A few bafflers: why/how does Claphands, a criminal mastermind with tons of money, keep his office in a building that looks condemned?  Why does he only seem to have two henchmen?  Why aren’t his henchmen imposing?  If he only has two non-imposing henchmen and his fortress is in the middle of the (nameless) city, why is Doc so petrified of him?  Why are the owners of the “sweet-ass” car, who are purportedly so tough and infamous that they don’t even lock their car because no one would be dumb enough to steal it, a bunch of wiry white dudes who end up easily pushed over?  Why is Alex trusting enough to go alone to a stranger’s apartment?  Again, it goes back to why most things in this movie happen: because it’s necessary to the film’s House of Cards plot, which would collapse should one detail be altered.  If you’re involved in the story and willing to go with it, none of this is very distracting.

The film’s title is one of those Road Sign Game opportunities.  Place punctuation, and the whole meaning changes, and you don’t feel bad about it because the words didn’t make much sense in the first place (remember “No, U turn”?).  Stand Up Guys doesn’t refer to the name of their gang; it’s a term referring to a responsible person, which Val claims to be, and which Doc certainly strives to be.  Do they succeed?  If you don’t think so, you can always call it Stand Up, Guys!  They do sit around a lot.
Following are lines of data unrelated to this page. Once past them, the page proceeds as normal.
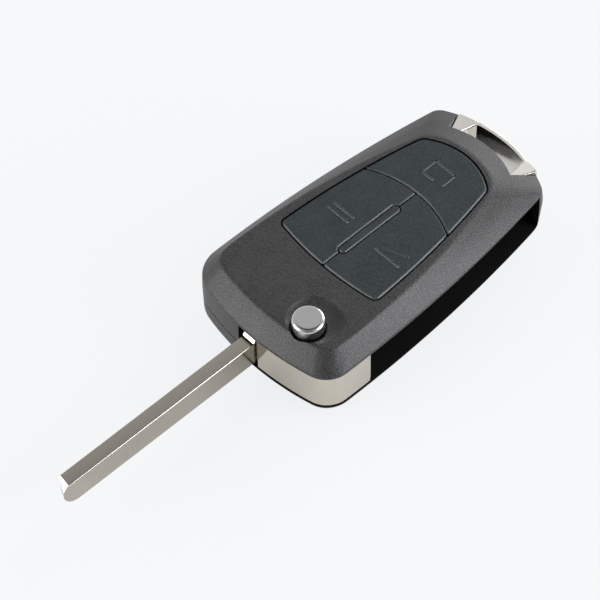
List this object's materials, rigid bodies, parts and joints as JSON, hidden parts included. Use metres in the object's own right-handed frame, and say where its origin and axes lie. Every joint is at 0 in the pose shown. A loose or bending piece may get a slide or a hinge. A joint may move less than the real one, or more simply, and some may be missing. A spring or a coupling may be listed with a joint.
{
  "type": "flip key remote",
  "caption": "Car key with remote buttons: a bowed plastic housing with a blade that swings out of its side, a round release button over the pivot and a metal key-ring loop at the rear.",
  "frame": {"origin": "on the pivot axis of the blade, at the housing's flat back", "axes": "+Z out of the back towards the keys, the open blade points along -X, the key-ring loop is at +X, the blade folds into the side at -Y"},
  "size_m": [0.114, 0.0377, 0.019],
  "materials": {
    "shell_plastic": "finely grained black moulding",
    "frame_plastic": "smooth dark moulding",
    "key_rubber": "soft-touch, blue-black",
    "polished_plating": "satin plated",
    "nickel": "satin nickel plate, warm",
    "spring_steel": "drawn wire",
    "cell_steel": "pressed stainless steel",
    "contact_metal": "plated strip",
    "board_laminate": "green solder mask",
    "chip_plastic": "black moulding"
  },
  "bodies": {
    "housing": {"upper_shell": "shell_plastic", "lower_shell": "shell_plastic", "key_frame": "frame_plastic", "keyring_loop": "polished_plating", "circuit_board": "board_laminate", "coin_cell": "cell_steel", "positive_contact": "contact_metal", "negative_contact": "contact_metal", "transponder_block": "chip_plastic", "control_chip": "chip_plastic", "antenna_coil": "chip_plastic", "crystal": "cell_steel", "left_switch": "cell_steel", "right_switch": "cell_steel", "rear_switch": "cell_steel"},
    "blade": {"blade_head": "nickel", "key_blade": "nickel", "blade_roll_pin": "spring_steel", "flip_spring": "spring_steel"},
    "release": {"release_button": "polished_plating"},
    "left_cap": {"left_key": "key_rubber", "left_plunger": "chip_plastic"},
    "right_cap": {"right_key": "key_rubber", "right_plunger": "chip_plastic"},
    "rear_cap": {"rear_key": "key_rubber", "rear_plunger": "chip_plastic"}
  },
  "joints": [
    {"name": "blade_flip", "type": "hinge", "parent": "housing", "child": "blade", "pos_m": [0, 0, 0], "axis": [0, 0, 1], "range_deg": [0, 184], "stiffness_Nm_per_rad": 0.002, "springref_deg": -85.94},
    {"name": "release_press", "type": "slide", "parent": "blade", "child": "release", "axis": [0, 0, -1], "range_m": [0, 0.0018], "stiffness_N_per_m": 600, "springref_m": -0.001, "deforming": ["flip_spring"]},
    {"name": "left_press", "type": "slide", "parent": "housing", "child": "left_cap", "axis": [0, 0, -1], "range_m": [0, 0.0004], "stiffness_N_per_m": 4000, "springref_m": -0.0001},
    {"name": "right_press", "type": "slide", "parent": "housing", "child": "right_cap", "axis": [0, 0, -1], "range_m": [0, 0.0004], "stiffness_N_per_m": 4000, "springref_m": -0.0001},
    {"name": "rear_press", "type": "slide", "parent": "housing", "child": "rear_cap", "axis": [0, 0, -1], "range_m": [0, 0.0004], "stiffness_N_per_m": 4000, "springref_m": -0.0001}
  ]
}
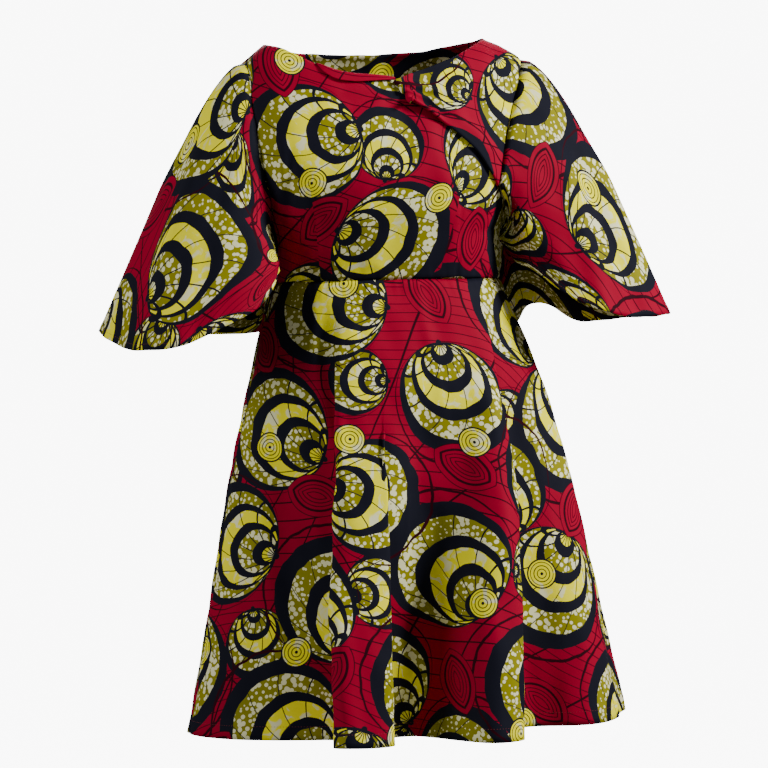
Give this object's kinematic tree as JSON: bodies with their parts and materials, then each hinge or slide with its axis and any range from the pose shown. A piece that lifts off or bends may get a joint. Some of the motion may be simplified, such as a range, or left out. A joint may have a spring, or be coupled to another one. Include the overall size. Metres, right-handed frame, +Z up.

Stand Up GuysStand Up Guys (2013); written by Noah Haidle; directed by Fisher Stevens; starring Christopher Walken, Al Pacino, Alan Arkin, and Vanessa Ferlito.

The Other Guys

A ballet of emotions

The Other Guys is a buddy cop/double act comedy featuring an unlikely cast of household names.  If you’ve seen Martin Scorsese’s 2006 crime masterpiece, The Departed, the obvious written-for-certain-actors roles of The Other Guys may be all too apparent (in a good way, however).  Mark Wahlberg plays Terry Hoitz, an obvious reference to his Departed character Sean Dignam.  Wahlberg spends the majority of the film yelling, while Will Ferrell gets top billing as Allen Gamble, a nondescript police desk-jockey who idolizes the department’s supercops, Danson and Highsmith (Dwayne Johnson and Samuel L. Jackson).  Rounding out the main cast is Michael Keaton, Jackson’s co-star from Tarantino’s Jackie Brown, this time playing Hoitz/Gamble’s police captain who moonlights as a manager at Bed, Bath and Beyond and inadvertently quotes TLC songs at least four times.

The story follows Hoitz and Gamble, “the other guys” (as labeled by narrator Ice-T) attempting to become the department’s star detectives after Danson and Highsmith inexplicably leap to their deaths.  The man they’re after, David Ershon (Steve Coogan) is a multi-billionaire attempting to cover his company’s losses.  A very interesting end-credits sequence features statistics about AIG, Enron and other companies, as well as depressing numbers about CEO money and average employee treatment.

The film generates some good laughs, and the now-famous improvisation of Will Ferrell takes center stage in a few good scenes, particularly when Hoitz attempts to intimidate Gamble.  The film’s biggest gut-buster occurs when Hoitz decides to play “good cop , bad cop” with Ershon, but Gamble mishears it as “bad cop, bad cop” and throws a screaming fit.  Wahlberg’s character is a great satire of violent police heroes, in one scene shouting “Colombian drug lords!” before single-handedly defeating a group of masked bikers.  Ferrell asks, “How did you know that?”

There are a few good cameos, the best of which is Derek Jeter (who plays himself).  I won’t spoil his reason for being in the film.

But now for my Statler and Waldorf section.  This film centers around pairs of characters.  Hoitz/Gamble, Gamble/his wife (Eva Mendes), Danson/Highsmith, as well as a pair of rival cops (Rob Riggle and Damon Wayans, Jr.), Gamble’s ex-wife and new husband, the bad guy (Ray Stevenson) and his shockingly attractive femme fatale sidekick, and so on.  There are a few too many.  My biggest issue with this: why get The Rock and Sam Jackson to play the supercops only to have them die and be replaced by two characters who are trying to do the exact same thing?  The situation is presented as humorous, but it’s actually a bit of a downer and the film takes awhile to recover.  It’s also a shame because Jackson and Johnson are given very little time to act together, and they’re an inspired duo.  Additionally, there are occasional awkward scenes in which director/writer Adam Mckay, who is accustomed to Ferrell’s improv gems, clearly wrote no dialogue, relying on Ferrell’s humor to save the film.  It doesn’t always strike gold, particularly in his scenes with Eva Mendes.  There are also a few too many jokes at the expense of women, which is par for the course in a movie about cops, but three of them within a minute or two is overkill.

Much like the year’s earlier buddy cop film, Cop-Out, Tracy Morgan appears.  This time, refreshingly, he doesn’t say anything.  Funnily enough, the film is narrated by an uncredited Ice-T who wrote the controversial song “Cop Killer,” and now plays a cop on Law & Order: SVU.  Sorry, no punchline for this one.